By Jean Lotus Staff Reporter

 

Sex workers returned to downtown Chicago to protest in front the French Consulate. (Photo by Jean Lotus/Chronicle Media)

Sex workers returned to downtown Chicago to protest in front the French Consulate. (Photo by Jean Lotus/Chronicle Media)

Sex workers returned April 29 to protest in downtown Chicago, this time in front of the North Michigan Avenue building that houses the French Consulate.

The group of around 12 women and men carrying signs said French laws, passed in April, were undermining the safety and economic security of French sex-worker’s union by fining “johns.”

“Sex work has been decriminalized in France,” said Spokeswoman Erica Friscioni. But she said punishing people who pay goods or money for sexual services was in fact criminalizing sex workers and “hindering their ability to support themselves.”

“If we were able to unionize and not be criminalized, we wouldn’t have to live in the shadows, and we could use our real names and not be ashamed and stigmatized in front of our families,” Friscioni said.

Brit Schulte acknowledged European attitudes about sex were different than Americans’.

“I know culture plays a role and U.S. society in particular is kind of prudish,” she said. But she insisted that a sex-worker union would improve protection from “bad situations that happen.”

The group referred to the case of prostitute Alisha Walker, who was convicted of second-degree murder in the Orland Park stabbing death of a high school teacher during a dispute over money and safe sex, prosecutors said.

“That’s why sex workers need a union. It’s harder to demand safe practices,” Schulte said.

They asserted that minority and transgendered sex workers were treated most unfairly by the legal system.
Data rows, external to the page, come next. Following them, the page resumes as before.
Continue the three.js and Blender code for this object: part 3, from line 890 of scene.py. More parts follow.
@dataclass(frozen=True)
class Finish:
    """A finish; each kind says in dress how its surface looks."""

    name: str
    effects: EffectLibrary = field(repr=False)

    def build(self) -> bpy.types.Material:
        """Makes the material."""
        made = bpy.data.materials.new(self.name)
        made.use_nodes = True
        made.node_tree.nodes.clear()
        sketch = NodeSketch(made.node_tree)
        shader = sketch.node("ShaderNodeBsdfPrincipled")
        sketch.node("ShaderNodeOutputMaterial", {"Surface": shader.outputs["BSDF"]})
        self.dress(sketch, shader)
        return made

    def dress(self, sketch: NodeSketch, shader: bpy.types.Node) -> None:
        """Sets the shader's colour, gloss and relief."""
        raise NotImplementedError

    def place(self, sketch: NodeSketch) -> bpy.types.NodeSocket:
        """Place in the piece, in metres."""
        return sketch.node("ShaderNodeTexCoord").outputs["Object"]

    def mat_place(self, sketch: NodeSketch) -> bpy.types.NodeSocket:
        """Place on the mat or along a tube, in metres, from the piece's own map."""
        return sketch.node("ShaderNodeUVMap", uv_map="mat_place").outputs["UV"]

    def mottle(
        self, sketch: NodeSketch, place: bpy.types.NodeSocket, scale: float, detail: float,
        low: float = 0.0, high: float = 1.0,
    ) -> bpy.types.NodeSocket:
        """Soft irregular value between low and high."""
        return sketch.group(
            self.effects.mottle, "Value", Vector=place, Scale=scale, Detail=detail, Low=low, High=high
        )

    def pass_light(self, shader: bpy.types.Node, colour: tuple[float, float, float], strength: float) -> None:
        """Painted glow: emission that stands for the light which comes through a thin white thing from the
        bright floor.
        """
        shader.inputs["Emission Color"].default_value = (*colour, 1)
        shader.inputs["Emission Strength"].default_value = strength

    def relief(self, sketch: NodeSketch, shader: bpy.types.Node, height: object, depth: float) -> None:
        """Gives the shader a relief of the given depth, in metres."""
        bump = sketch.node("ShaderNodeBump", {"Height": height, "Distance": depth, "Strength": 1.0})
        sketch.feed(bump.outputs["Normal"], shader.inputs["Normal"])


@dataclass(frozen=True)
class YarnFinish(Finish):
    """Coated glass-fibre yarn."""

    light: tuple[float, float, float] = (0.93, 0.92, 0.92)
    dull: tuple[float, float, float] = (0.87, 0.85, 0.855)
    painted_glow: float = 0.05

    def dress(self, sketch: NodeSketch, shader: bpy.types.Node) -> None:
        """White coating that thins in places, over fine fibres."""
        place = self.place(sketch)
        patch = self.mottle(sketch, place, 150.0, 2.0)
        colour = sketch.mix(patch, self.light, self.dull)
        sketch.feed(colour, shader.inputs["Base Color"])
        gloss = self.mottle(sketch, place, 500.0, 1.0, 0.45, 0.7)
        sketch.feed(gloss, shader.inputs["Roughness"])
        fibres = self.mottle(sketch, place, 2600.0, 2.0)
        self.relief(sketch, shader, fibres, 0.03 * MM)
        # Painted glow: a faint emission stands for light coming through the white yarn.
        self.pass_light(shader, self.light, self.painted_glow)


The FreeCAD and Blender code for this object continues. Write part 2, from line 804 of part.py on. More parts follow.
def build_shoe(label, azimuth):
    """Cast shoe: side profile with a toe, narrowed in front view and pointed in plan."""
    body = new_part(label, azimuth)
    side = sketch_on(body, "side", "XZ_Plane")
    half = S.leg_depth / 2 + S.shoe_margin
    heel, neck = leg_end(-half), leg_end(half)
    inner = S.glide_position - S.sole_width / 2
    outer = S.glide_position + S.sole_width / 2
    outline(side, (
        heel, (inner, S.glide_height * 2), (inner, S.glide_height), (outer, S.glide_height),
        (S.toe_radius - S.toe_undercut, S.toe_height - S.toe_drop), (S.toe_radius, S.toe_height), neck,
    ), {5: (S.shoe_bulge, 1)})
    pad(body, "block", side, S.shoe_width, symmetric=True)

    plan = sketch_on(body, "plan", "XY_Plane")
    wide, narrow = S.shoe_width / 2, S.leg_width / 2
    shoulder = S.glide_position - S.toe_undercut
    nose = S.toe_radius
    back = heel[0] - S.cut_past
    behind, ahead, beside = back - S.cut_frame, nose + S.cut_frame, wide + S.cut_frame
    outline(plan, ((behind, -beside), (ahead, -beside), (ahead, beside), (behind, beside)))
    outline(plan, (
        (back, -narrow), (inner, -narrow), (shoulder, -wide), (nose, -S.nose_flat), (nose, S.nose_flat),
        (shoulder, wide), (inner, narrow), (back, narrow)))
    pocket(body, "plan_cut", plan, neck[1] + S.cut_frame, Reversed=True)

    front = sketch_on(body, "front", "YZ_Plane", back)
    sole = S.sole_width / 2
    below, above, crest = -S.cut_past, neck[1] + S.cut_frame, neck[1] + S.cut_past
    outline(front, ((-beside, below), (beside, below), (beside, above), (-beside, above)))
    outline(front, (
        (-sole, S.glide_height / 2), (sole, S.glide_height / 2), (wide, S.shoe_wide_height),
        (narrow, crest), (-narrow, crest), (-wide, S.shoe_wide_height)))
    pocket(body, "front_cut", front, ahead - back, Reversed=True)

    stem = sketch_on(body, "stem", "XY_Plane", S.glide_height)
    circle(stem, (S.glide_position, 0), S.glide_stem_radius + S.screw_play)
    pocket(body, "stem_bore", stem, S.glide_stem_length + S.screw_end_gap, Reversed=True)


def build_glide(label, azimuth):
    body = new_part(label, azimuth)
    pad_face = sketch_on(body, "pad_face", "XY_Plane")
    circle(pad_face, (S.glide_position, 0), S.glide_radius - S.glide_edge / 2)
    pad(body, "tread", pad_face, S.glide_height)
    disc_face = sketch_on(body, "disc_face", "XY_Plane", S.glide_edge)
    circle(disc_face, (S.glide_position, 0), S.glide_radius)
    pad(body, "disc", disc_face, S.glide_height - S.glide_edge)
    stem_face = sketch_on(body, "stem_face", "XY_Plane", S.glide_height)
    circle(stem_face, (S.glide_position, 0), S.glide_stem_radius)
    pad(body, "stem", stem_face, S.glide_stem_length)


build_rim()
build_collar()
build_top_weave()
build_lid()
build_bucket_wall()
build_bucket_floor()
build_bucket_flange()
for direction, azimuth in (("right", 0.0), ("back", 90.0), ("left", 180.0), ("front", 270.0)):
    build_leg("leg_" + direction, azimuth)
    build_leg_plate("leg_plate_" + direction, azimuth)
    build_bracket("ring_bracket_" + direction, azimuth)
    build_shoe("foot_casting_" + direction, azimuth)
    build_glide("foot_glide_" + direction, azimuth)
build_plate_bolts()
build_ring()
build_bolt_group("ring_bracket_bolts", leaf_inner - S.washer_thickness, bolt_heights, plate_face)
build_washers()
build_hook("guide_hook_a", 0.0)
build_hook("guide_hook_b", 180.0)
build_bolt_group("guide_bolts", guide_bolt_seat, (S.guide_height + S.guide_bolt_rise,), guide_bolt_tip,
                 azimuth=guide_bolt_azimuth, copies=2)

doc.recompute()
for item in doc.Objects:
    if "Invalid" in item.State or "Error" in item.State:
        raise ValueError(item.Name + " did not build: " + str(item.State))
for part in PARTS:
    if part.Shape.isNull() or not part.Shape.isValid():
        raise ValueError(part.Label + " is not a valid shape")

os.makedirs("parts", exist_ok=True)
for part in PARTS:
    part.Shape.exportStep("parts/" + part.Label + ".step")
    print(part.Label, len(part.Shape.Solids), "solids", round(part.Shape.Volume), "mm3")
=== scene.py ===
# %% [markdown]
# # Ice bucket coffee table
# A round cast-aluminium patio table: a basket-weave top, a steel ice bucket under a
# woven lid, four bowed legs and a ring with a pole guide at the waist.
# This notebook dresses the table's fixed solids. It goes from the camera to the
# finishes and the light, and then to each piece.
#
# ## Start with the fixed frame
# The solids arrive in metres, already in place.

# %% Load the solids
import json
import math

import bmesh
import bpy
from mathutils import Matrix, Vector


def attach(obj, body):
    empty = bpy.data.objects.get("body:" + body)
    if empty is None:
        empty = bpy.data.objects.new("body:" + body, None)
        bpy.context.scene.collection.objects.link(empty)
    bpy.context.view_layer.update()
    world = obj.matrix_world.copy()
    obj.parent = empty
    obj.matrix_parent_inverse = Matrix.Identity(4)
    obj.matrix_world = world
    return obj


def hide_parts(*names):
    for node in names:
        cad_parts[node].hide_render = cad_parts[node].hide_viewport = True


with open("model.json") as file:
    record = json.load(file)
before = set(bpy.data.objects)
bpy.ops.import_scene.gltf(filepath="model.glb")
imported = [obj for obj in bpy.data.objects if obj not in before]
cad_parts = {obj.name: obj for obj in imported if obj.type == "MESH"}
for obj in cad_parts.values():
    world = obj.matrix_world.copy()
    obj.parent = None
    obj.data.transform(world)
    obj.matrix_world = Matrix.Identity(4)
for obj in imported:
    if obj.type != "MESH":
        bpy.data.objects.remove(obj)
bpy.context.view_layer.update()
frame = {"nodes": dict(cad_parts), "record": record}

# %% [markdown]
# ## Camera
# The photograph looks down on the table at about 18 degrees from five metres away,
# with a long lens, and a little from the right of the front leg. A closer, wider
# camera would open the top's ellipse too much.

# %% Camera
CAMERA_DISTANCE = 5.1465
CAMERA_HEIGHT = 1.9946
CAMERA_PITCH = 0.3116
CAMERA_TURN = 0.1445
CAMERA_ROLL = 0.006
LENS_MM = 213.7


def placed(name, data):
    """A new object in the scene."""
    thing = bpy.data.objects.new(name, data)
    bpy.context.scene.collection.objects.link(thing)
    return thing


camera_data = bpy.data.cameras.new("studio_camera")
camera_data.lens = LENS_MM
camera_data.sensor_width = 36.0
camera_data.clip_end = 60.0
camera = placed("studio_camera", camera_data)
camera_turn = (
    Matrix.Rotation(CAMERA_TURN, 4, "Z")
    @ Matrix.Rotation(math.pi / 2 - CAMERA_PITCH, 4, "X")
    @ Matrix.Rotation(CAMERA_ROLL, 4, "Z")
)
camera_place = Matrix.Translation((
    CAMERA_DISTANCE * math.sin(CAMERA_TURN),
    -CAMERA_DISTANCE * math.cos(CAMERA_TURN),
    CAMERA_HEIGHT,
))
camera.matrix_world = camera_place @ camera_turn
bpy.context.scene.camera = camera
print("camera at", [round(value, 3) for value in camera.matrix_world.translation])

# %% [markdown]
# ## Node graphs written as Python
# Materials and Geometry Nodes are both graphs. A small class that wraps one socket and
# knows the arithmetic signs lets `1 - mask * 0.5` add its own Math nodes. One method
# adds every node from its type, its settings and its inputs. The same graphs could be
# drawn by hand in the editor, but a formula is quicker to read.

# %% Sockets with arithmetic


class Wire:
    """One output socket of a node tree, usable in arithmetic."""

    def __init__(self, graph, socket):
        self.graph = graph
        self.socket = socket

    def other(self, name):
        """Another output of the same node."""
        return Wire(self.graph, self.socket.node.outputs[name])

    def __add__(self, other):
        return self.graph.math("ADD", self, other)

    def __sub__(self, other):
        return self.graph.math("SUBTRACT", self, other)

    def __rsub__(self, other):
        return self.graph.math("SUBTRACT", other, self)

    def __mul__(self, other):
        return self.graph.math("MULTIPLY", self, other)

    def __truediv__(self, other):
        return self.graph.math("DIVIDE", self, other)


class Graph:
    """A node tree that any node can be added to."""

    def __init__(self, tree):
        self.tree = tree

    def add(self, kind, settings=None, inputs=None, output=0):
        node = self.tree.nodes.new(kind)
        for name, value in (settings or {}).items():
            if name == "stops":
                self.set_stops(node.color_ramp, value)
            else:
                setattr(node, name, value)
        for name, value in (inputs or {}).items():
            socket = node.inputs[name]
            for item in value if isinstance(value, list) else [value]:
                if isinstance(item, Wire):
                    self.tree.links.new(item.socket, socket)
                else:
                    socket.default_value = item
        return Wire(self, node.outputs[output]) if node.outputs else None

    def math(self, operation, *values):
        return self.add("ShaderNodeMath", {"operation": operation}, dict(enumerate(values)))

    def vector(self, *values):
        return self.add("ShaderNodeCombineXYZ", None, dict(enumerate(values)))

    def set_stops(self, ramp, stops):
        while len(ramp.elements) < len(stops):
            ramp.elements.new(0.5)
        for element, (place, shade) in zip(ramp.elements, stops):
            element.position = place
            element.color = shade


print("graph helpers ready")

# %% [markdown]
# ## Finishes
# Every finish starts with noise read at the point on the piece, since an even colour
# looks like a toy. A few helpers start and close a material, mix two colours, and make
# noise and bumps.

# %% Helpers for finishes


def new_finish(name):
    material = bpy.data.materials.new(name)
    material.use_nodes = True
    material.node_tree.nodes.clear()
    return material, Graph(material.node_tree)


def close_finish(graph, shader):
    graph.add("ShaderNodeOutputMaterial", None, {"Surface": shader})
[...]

Members of the group complained that Cook County Sheriff Tom Dart’s legal battles with the adult website Backpage.com were harming their livelihood, which had depended on online advertising.

Dart persuaded major credit card companies Visa and Mastercard to stop allowing transactions on the adult website, claiming it encouraged sex trafficking of women.

But sex workers insisted that trafficking was a separate issue.

“Trafficking is a horrible, disgusting phenomenon,” Friscioni said. She asserted that more “agricultural and hospitality workers” were trafficked.

But Friscioni and others said when online advertising dries up, sex workers are forced into the streets, which can be much more dangerous.

“I know he’s on some high-level mission to save women,” said one participant. “But we don’t need exit programs with cookies and punch in a waiting room where you watch videos.”

“Busting sex workers and throwing us into a cage does nothing to stop trafficking,” said Catheryn Berarovich.

A male sex worker, who asked to be anonymous, said the criminalization of sex work made it harder to get a job or find housing with a sexually related conviction.

People doing “survival sex work” on the streets or for very low prices were often the ones targeted for stings, said Berarovich.

“I’ve done survival sex work, although I’ve never worked the streets, and it was a way to get out of a bad place.”

 

The protesters described how Dart’s lawsuits disrupted an “off-the-books” business model that allowed consenting adults to make an agreement to exchange money for sexual gratification.

“Now I have to pay for ads (on Backpage) with [cybercurrency] bitcoin, which changes value every week,” said Friscioni.

They also said the online network helped them communicate with their colleagues about dangerous johns and people to look out for.

Protesters said they wanted to assert their right to support themselves with sex work and demanded autonomy over how they used their bodies.

“It’s not a job I love all the time,” said Berarovich. “No one loves their jobs all the time. But it’s a way to make a living wage and support myself.”